* What the exercise asks *
Can all of these lines be returned exactly?

* Stored data *
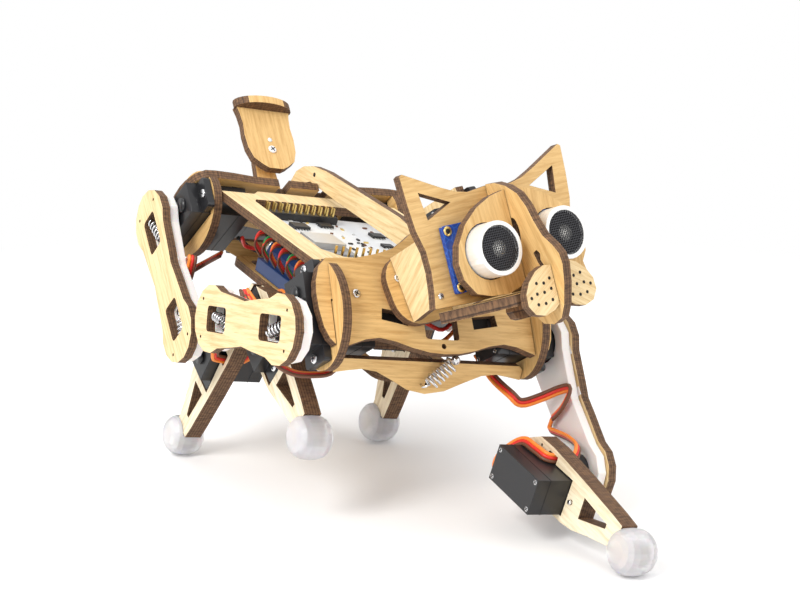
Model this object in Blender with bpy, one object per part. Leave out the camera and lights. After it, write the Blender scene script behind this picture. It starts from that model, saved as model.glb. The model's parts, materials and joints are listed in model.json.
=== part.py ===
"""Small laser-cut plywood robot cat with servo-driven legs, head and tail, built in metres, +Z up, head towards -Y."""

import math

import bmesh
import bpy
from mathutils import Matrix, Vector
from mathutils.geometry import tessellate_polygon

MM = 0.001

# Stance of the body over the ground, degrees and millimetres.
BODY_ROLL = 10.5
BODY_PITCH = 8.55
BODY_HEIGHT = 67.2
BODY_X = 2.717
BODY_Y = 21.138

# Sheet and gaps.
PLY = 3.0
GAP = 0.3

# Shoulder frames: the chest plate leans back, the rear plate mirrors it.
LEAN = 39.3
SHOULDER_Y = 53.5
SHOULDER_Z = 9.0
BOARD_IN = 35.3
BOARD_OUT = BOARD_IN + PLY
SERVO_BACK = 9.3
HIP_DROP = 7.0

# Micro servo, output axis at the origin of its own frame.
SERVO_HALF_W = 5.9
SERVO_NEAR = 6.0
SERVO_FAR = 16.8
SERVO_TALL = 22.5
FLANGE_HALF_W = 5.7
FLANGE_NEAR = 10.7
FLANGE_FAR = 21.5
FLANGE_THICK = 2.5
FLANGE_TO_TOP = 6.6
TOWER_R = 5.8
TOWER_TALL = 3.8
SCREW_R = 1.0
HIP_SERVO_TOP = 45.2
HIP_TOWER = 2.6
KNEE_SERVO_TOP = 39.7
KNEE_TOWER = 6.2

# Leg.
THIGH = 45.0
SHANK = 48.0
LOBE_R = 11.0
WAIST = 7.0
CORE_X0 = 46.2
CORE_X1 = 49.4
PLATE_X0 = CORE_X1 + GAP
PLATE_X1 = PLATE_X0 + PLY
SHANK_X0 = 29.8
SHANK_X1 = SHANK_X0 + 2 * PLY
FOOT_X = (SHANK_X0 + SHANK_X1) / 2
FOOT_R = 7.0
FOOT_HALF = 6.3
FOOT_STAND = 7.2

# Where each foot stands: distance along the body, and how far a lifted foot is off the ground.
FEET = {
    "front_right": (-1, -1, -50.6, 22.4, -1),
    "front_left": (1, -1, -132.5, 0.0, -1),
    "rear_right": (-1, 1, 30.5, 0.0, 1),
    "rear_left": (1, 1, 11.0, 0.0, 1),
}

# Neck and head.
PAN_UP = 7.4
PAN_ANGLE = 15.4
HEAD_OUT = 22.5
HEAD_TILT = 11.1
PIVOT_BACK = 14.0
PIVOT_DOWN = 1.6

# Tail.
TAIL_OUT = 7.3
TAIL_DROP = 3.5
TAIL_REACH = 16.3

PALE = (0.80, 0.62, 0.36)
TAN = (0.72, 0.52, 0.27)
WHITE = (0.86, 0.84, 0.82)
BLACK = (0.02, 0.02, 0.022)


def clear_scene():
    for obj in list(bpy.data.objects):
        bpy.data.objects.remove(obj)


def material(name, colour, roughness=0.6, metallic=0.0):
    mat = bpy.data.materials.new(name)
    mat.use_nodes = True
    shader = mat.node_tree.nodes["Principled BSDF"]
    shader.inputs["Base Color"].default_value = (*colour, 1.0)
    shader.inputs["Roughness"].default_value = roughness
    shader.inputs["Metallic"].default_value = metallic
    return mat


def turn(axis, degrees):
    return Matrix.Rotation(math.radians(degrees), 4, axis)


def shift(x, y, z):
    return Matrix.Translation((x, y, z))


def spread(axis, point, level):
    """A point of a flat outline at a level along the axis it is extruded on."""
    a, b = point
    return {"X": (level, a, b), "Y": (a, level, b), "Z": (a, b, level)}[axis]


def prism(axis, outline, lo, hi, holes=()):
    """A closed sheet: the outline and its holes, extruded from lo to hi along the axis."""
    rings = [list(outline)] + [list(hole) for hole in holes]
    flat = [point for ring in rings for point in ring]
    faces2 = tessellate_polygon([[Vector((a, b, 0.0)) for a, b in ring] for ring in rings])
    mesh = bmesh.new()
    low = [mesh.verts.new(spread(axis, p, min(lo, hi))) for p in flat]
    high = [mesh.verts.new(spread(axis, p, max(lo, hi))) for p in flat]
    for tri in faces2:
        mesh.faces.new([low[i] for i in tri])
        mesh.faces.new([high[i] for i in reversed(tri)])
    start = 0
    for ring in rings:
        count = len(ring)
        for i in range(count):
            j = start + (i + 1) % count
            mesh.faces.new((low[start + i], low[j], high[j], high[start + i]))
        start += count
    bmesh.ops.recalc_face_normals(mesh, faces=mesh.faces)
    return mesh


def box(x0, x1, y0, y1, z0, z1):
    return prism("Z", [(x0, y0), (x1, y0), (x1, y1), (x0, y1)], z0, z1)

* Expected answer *
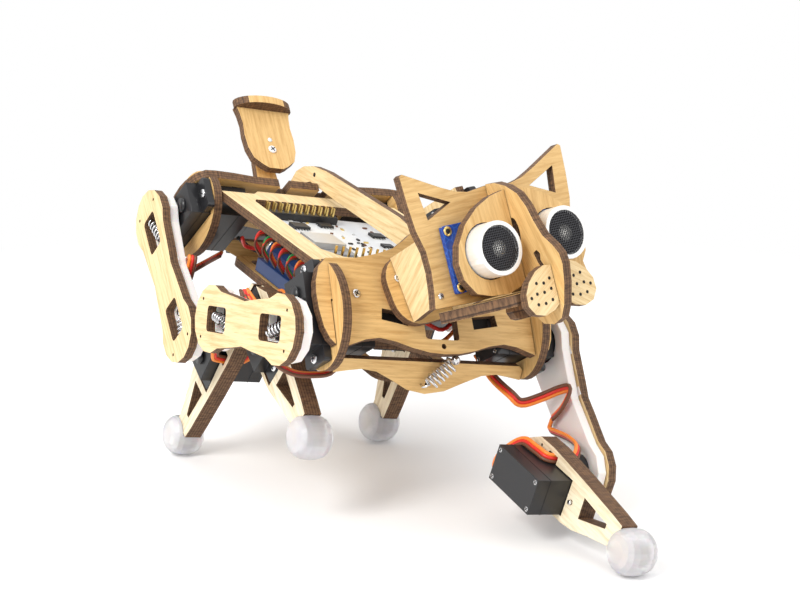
Model this object in Blender with bpy, one object per part. Leave out the camera and lights. After it, write the Blender scene script behind this picture. It starts from that model, saved as model.glb. The model's parts, materials and joints are listed in model.json.
=== part.py ===
"""Small laser-cut plywood robot cat with servo-driven legs, head and tail, built in metres, +Z up, head towards -Y."""

import math

import bmesh
import bpy
from mathutils import Matrix, Vector
from mathutils.geometry import tessellate_polygon

MM = 0.001

# Stance of the body over the ground, degrees and millimetres.
BODY_ROLL = 10.5
BODY_PITCH = 8.55
BODY_HEIGHT = 67.2
BODY_X = 2.717
BODY_Y = 21.138

# Sheet and gaps.
PLY = 3.0
GAP = 0.3

# Shoulder frames: the chest plate leans back, the rear plate mirrors it.
LEAN = 39.3
SHOULDER_Y = 53.5
SHOULDER_Z = 9.0
BOARD_IN = 35.3
BOARD_OUT = BOARD_IN + PLY
SERVO_BACK = 9.3
HIP_DROP = 7.0

# Micro servo, output axis at the origin of its own frame.
SERVO_HALF_W = 5.9
SERVO_NEAR = 6.0
SERVO_FAR = 16.8
SERVO_TALL = 22.5
FLANGE_HALF_W = 5.7
FLANGE_NEAR = 10.7
FLANGE_FAR = 21.5
FLANGE_THICK = 2.5
FLANGE_TO_TOP = 6.6
TOWER_R = 5.8
TOWER_TALL = 3.8
SCREW_R = 1.0
HIP_SERVO_TOP = 45.2
HIP_TOWER = 2.6
KNEE_SERVO_TOP = 39.7
KNEE_TOWER = 6.2

# Leg.
THIGH = 45.0
SHANK = 48.0
LOBE_R = 11.0
WAIST = 7.0
CORE_X0 = 46.2
CORE_X1 = 49.4
PLATE_X0 = CORE_X1 + GAP
PLATE_X1 = PLATE_X0 + PLY
SHANK_X0 = 29.8
SHANK_X1 = SHANK_X0 + 2 * PLY
FOOT_X = (SHANK_X0 + SHANK_X1) / 2
FOOT_R = 7.0
FOOT_HALF = 6.3
FOOT_STAND = 7.2

# Where each foot stands: distance along the body, and how far a lifted foot is off the ground.
FEET = {
    "front_right": (-1, -1, -50.6, 22.4, -1),
    "front_left": (1, -1, -132.5, 0.0, -1),
    "rear_right": (-1, 1, 30.5, 0.0, 1),
    "rear_left": (1, 1, 11.0, 0.0, 1),
}

# Neck and head.
PAN_UP = 7.4
PAN_ANGLE = 15.4
HEAD_OUT = 22.5
HEAD_TILT = 11.1
PIVOT_BACK = 14.0
PIVOT_DOWN = 1.6

# Tail.
TAIL_OUT = 7.3
TAIL_DROP = 3.5
TAIL_REACH = 16.3

PALE = (0.80, 0.62, 0.36)
TAN = (0.72, 0.52, 0.27)
WHITE = (0.86, 0.84, 0.82)
BLACK = (0.02, 0.02, 0.022)


def clear_scene():
    for obj in list(bpy.data.objects):
        bpy.data.objects.remove(obj)


def material(name, colour, roughness=0.6, metallic=0.0):
    mat = bpy.data.materials.new(name)
    mat.use_nodes = True
    shader = mat.node_tree.nodes["Principled BSDF"]
    shader.inputs["Base Color"].default_value = (*colour, 1.0)
    shader.inputs["Roughness"].default_value = roughness
    shader.inputs["Metallic"].default_value = metallic
    return mat


def turn(axis, degrees):
    return Matrix.Rotation(math.radians(degrees), 4, axis)


def shift(x, y, z):
    return Matrix.Translation((x, y, z))


def spread(axis, point, level):
    """A point of a flat outline at a level along the axis it is extruded on."""
    a, b = point
    return {"X": (level, a, b), "Y": (a, level, b), "Z": (a, b, level)}[axis]


def prism(axis, outline, lo, hi, holes=()):
    """A closed sheet: the outline and its holes, extruded from lo to hi along the axis."""
    rings = [list(outline)] + [list(hole) for hole in holes]
    flat = [point for ring in rings for point in ring]
    faces2 = tessellate_polygon([[Vector((a, b, 0.0)) for a, b in ring] for ring in rings])
    mesh = bmesh.new()
    low = [mesh.verts.new(spread(axis, p, min(lo, hi))) for p in flat]
    high = [mesh.verts.new(spread(axis, p, max(lo, hi))) for p in flat]
    for tri in faces2:
        mesh.faces.new([low[i] for i in tri])
        mesh.faces.new([high[i] for i in reversed(tri)])
    start = 0
    for ring in rings:
        count = len(ring)
        for i in range(count):
            j = start + (i + 1) % count
            mesh.faces.new((low[start + i], low[j], high[j], high[start + i]))
        start += count
    bmesh.ops.recalc_face_normals(mesh, faces=mesh.faces)
    return mesh


def box(x0, x1, y0, y1, z0, z1):
    return prism("Z", [(x0, y0), (x1, y0), (x1, y1), (x0, y1)], z0, z1)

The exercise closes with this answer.